The episode originally aired on March 12, 2021.

=== Fashion ===
For the main stage, RuPaul wears a red dress, matching earrings, and a blonde wig. For the fashion show, Rosé (as Tina Burner) wears a colorful 1950s housewife-inspired outfit, red high-heeled shoes, and a large red wig. Tina Burner (as Rosé) has a short dress, tall black boots, and a large pink dress. Olivia Lux (as Denali) wears a short light purple dress with toile, pink high heels, and a long blonde ponytail. Denali (as Olivia Lux) has a long sequined gown and a short wig. Symone (as Utica Queen) wears a bodysuit described by Screen Rant as a "performance art piece", featuring a headpiece with flowers. Utica Queen (as Symone) has an outfit has an animal print, a gold tooth, and a blonde wig. Gottmik (as Kandy Muse) wears a bodysuit, red high heels, a hat with flames, sunglasses, and a long blonde wig.

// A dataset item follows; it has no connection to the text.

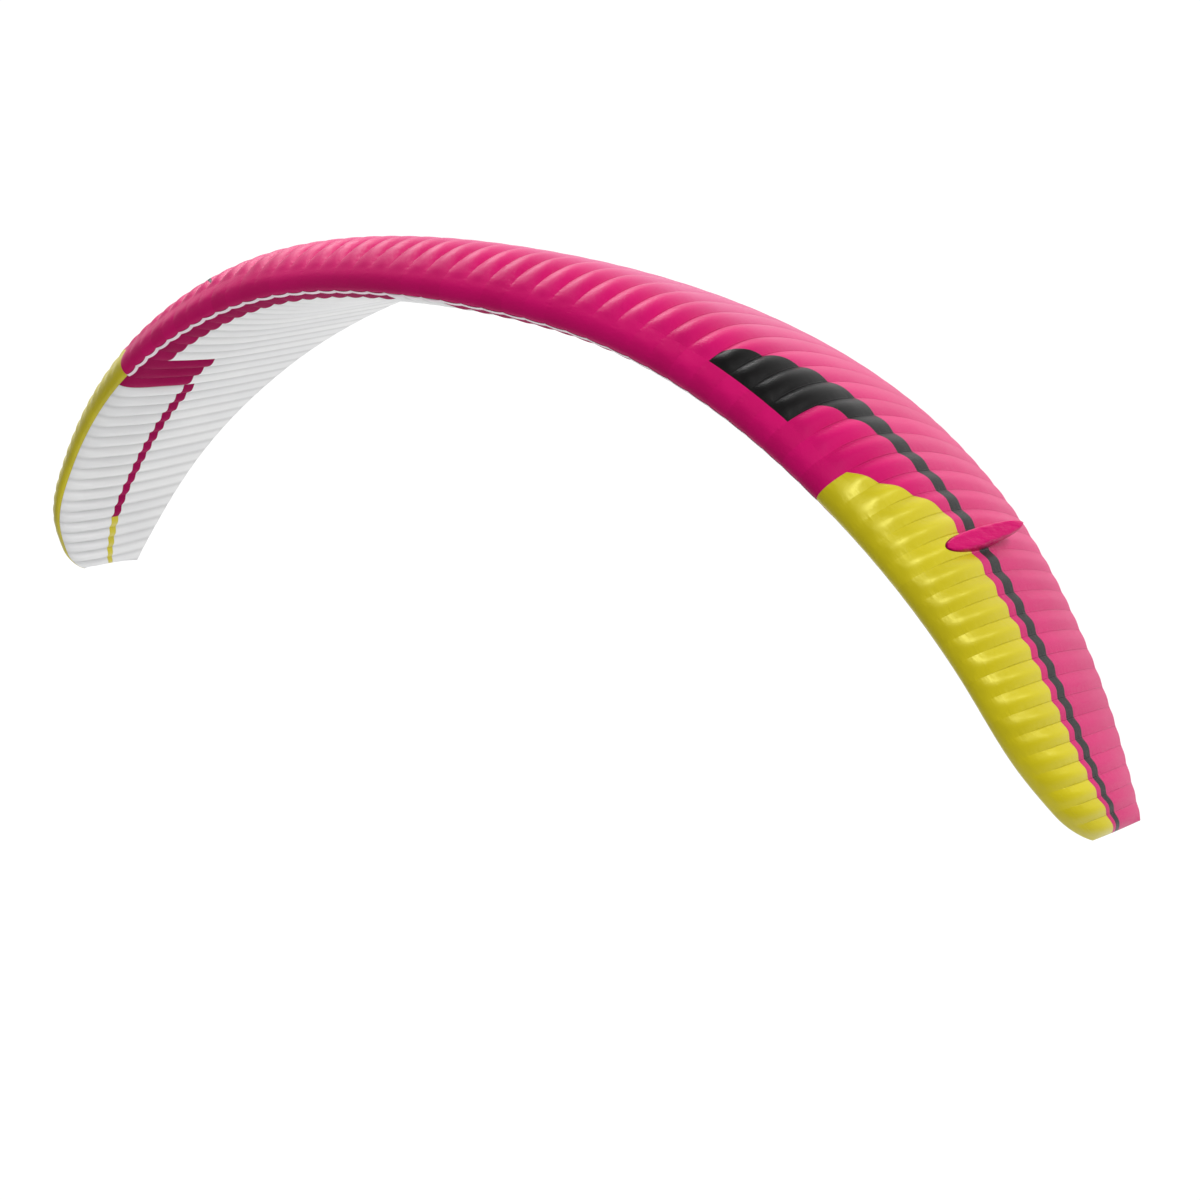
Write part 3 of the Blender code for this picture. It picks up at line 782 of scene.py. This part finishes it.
def blow_up_fin(name, side):
    """Leaf-shaped sections that shrink and lean back as they rise."""
    front, rear = FIN_ROOT
    facing = Vector(cloth_lines(side * FIN_CELL, math.sqrt((front + rear) / 2))[2])
    back = Vector((0, 1, 0))
    across = back.cross(facing).normalized()
    width = float(cell_width(FIN_CELL))

    def foot(along, sideways):
        around = math.sqrt(front + along * (rear - front))
        cells = side * FIN_CELL + sideways / width
        stand = bulge(np.array(cells), np.array(around)) + FIN_LIFT
        return Vector(seam_skin(cells, around) + cloth_lines(cells, around)[2] * stand - ORIGIN)

    def half_thickness(along, rise):
        if along < FIN_WIDEST:
            leaf = math.sqrt(1 - (1 - along / FIN_WIDEST) ** 2)
        else:
            leaf = 1 - ((along - FIN_WIDEST) / (1 - FIN_WIDEST)) ** 2
        return FIN_THICKNESS / 2 * leaf * math.sqrt(1 - FIN_THINNING * rise * rise)

    # A ring of points at each level, back along one side and forward along the other.
    mesh = bmesh.new()
    metres = mesh.loops.layers.uv.new("metres")
    stations = [(1 - math.cos(math.pi * i / FIN_STATIONS)) / 2 for i in range(FIN_STATIONS + 1)]
    order = list(range(FIN_STATIONS + 1)) + list(range(FIN_STATIONS - 1, 0, -1))
    rings = []
    for level in range(FIN_LEVELS):
        rise = level / (FIN_LEVELS - 1)
        tip_front = foot(0, 0) + facing * FIN_HEIGHT * rise + back * FIN_SWEEP * rise**FIN_LEAN
        ring = []
        for k, i in enumerate(order):
            wide = half_thickness(stations[i], rise) * (1 if k <= FIN_STATIONS else -1)
            if level == 0:
                ring.append(mesh.verts.new(foot(stations[i], wide)))
                continue
            middle = (foot(stations[i], 0) - foot(0, 0)) * (1 - rise**FIN_SHORTENING)
            length = back * (stations[i] * FIN_TIP_LENGTH) * rise
            ring.append(mesh.verts.new(tip_front + middle + length + across * wide))
        rings.append(ring)
    around_ring = len(order)
    for lower, upper in zip(rings, rings[1:]):
        for k in range(around_ring):
            n = (k + 1) % around_ring
            mesh.faces.new((lower[k], lower[n], upper[n], upper[k]))

    # The top closes flat, and the underside follows the crown of the cell.
    top, bottom = rings[-1], rings[0]
    for k in range(FIN_STATIONS):
        ends = (top[k], top[k + 1], top[around_ring - k - 1], top[(around_ring - k) % around_ring])
        mesh.faces.new(list(dict.fromkeys(ends)))
    crown = [bottom[0]] + [mesh.verts.new(foot(s, 0)) for s in stations[1:-1]] + [bottom[FIN_STATIONS]]
    for edge in (bottom, [bottom[(around_ring - i) % around_ring] for i in range(FIN_STATIONS + 1)]):
        for k in range(FIN_STATIONS):
            mesh.faces.new(list(dict.fromkeys((edge[k], edge[k + 1], crown[k + 1], crown[k]))))
    bmesh.ops.recalc_face_normals(mesh, faces=mesh.faces)
    for face in mesh.faces:
        face.smooth = True
        for loop in face.loops:
            loop[metres].uv = (loop.vert.co.y, loop.vert.co.z)
    data = bpy.data.meshes.new(name)
    mesh.to_mesh(data)
    mesh.free()

    # The whole fin is puckered as the skin is beside a seam.
    facts = {
        "to_seam": 0.012,
        "to_first": 0.05,
        "to_last": 0.05,
        "cell": side * FIN_CELL,
        "thinness": 0.0,
        "seam_shows": 0.0,
    }
    mark(data, facts)
    data.materials.append(fin_cloth)
    fin = placed(name, data)
    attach(fin, "root")
    return fin


for side_name, side in (("right", 1), ("left", -1)):
    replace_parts(blow_up_fin(f"fin_{side_name}_sewn", side), f"fin_{side_name}")


# ---- Floor and light
# A pale round floor far below the wing that melts into a soft white room. The room gives more light
# from behind the wing than from in front of it. One light stands high behind on the left, one in
# front on the right and a weaker one on the right side.

FLOOR_DROP = 16.0  # below the lowest point of the wing
FLOOR_SOLID, FLOOR_END = 12.0, 22.0  # metres from the middle: where it starts to melt, and its end
FLOOR_SIDES = 64
level_z = cad_box[0][2] - FLOOR_DROP
floor_turns = [2 * math.pi * corner / FLOOR_SIDES for corner in range(FLOOR_SIDES)]
floor_corners = [(FLOOR_END * math.cos(t), FLOOR_END * math.sin(t), level_z) for t in floor_turns]
floor_mesh = bpy.data.meshes.new("floor")
floor_mesh.from_pydata(floor_corners, [], [tuple(range(FLOOR_SIDES))])
floor = placed("floor", floor_mesh)
pale = bpy.data.materials.new("pale_floor")
pale.use_nodes = True
shade = pale.node_tree.nodes["Principled BSDF"]
shade.inputs["Base Color"].default_value = (0.72, 0.72, 0.72, 1)
shade.inputs["Roughness"].default_value = 1.0
shade.inputs["Specular IOR Level"].default_value = 0.0
place = wired(pale, "ShaderNodeTexCoord").outputs["Object"]
level_place = wired(pale, "ShaderNodeVectorMath", operation="MULTIPLY", in_0=place, in_1=(1, 1, 0))
away = wired(pale, "ShaderNodeVectorMath", operation="LENGTH", in_0=level_place.outputs["Vector"])
melt = wired(pale, "ShaderNodeMapRange", interpolation_type="SMOOTHSTEP", in_0=away.outputs["Value"])
melt.inputs[1].default_value, melt.inputs[2].default_value = FLOOR_SOLID, FLOOR_END
melt.inputs[3].default_value, melt.inputs[4].default_value = 1, 0
pale.node_tree.links.new(melt.outputs[0], shade.inputs["Alpha"])
floor_mesh.materials.append(pale)

ROOM_FRONT, ROOM_BACK = 0.30, 1.06  # light of the room from in front of the wing and from behind it
ROOM_TURN = (-0.3, 0.5)  # between these it changes from the one to the other
room = bpy.data.worlds.new("soft_room")
room.use_nodes = True
nodes, links = room.node_tree.nodes, room.node_tree.links
toward = nodes.new("ShaderNodeTexCoord")
parts = nodes.new("ShaderNodeSeparateXYZ")
links.new(toward.outputs["Generated"], parts.inputs[0])
fade = nodes.new("ShaderNodeMapRange")
fade.interpolation_type = "SMOOTHSTEP"
links.new(parts.outputs["Y"], fade.inputs["Value"])
room_light = (*ROOM_TURN, ROOM_FRONT, ROOM_BACK)
for socket, value in zip(("From Min", "From Max", "To Min", "To Max"), room_light):
    fade.inputs[socket].default_value = value
# The walls themselves look white all round.
white_walls = nodes.new("ShaderNodeMix")
links.new(nodes.new("ShaderNodeLightPath").outputs["Is Camera Ray"], white_walls.inputs["Factor"])
links.new(fade.outputs["Result"], white_walls.inputs["A"])
white_walls.inputs["B"].default_value = ROOM_BACK
links.new(white_walls.outputs["Result"], nodes["Background"].inputs["Strength"])
nodes["Background"].inputs["Color"].default_value = (1, 1, 1, 1)
bpy.context.scene.world = room


def far_light(name, toward_light, spread, power):
    """A light so far away that it comes from one side alone. Spread is its width in degrees."""
    lamp = bpy.data.lights.new(name, "SUN")
    lamp.angle, lamp.energy = math.radians(spread), power
    placed(name, lamp).rotation_euler = Vector(toward_light).to_track_quat("Z", "Y").to_euler()


far_light("key_light", (-0.62, 0.30, 0.72), 22, 2.2)
far_light("front_light", (0.58, -0.44, 0.69), 14, 1.65)
far_light("side_light", (0.71, 0.10, 0.67), 12, 0.5)


# ---- Camera
# The photograph looks at the wing from its front right, a little above the middle, and down. The
# lens is a slightly long one, about 63 mm for a picture 36 mm wide.

CAMERA_PLACE = Vector((10.148, -11.100, 0.867))
YAW, PITCH, ROLL = 0.6502, -0.1898, 0.0840  # radians
FOCAL_SHARE = 1.7453  # focal length over the picture's width
lens = bpy.data.cameras.new("camera")
lens.sensor_width = 36
lens.lens = FOCAL_SHARE * lens.sensor_width
lens.shift_x, lens.shift_y = 0.0030, -0.0020
lens.clip_end = 2000
camera = placed("camera", lens)
ahead = Vector((-math.sin(YAW) * math.cos(PITCH), math.cos(YAW) * math.cos(PITCH), math.sin(PITCH)))
level = Vector((math.cos(YAW), math.sin(YAW), 0))
upright = level.cross(ahead)
right = level * math.cos(ROLL) + upright * math.sin(ROLL)
above = upright * math.cos(ROLL) - level * math.sin(ROLL)
camera.matrix_world = Matrix(
    (
        (right.x, above.x, -ahead.x, CAMERA_PLACE.x),
        (right.y, above.y, -ahead.y, CAMERA_PLACE.y),
        (right.z, above.z, -ahead.z, CAMERA_PLACE.z),
        (0, 0, 0, 1),
    )
)
bpy.context.scene.camera = camera
bpy.context.scene.view_settings.view_transform = "Standard"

Kandy Muse (as Gottmik) has a black-and-white outfit with a collar, mismatched stockings, and a long yellow wig.

== Reception ==
Kate Kulzick of The A.V. Club gave the episode a rating of 'B+'. Paul McCallion of Vulture rated the episode four out of five stars. The website's Justin Curto said Denali "took us to church" during the lip-sync contest. Michael Cuby of Nylon said, " Denali undoubtedly brought some of her trademark energy. But in the end, she was no match for the body-twirling, hair-flipping, attitude-giving Olivia Lux." Jessica Jalali included Symone and Utica Queen in Screen Rants 2021 list of the show's ten best makeover challenge "transformations", writing: "Utica and Symone's drag personas and aesthetics could not be more different. However, opposites seemed to attract in this challenge where the team won."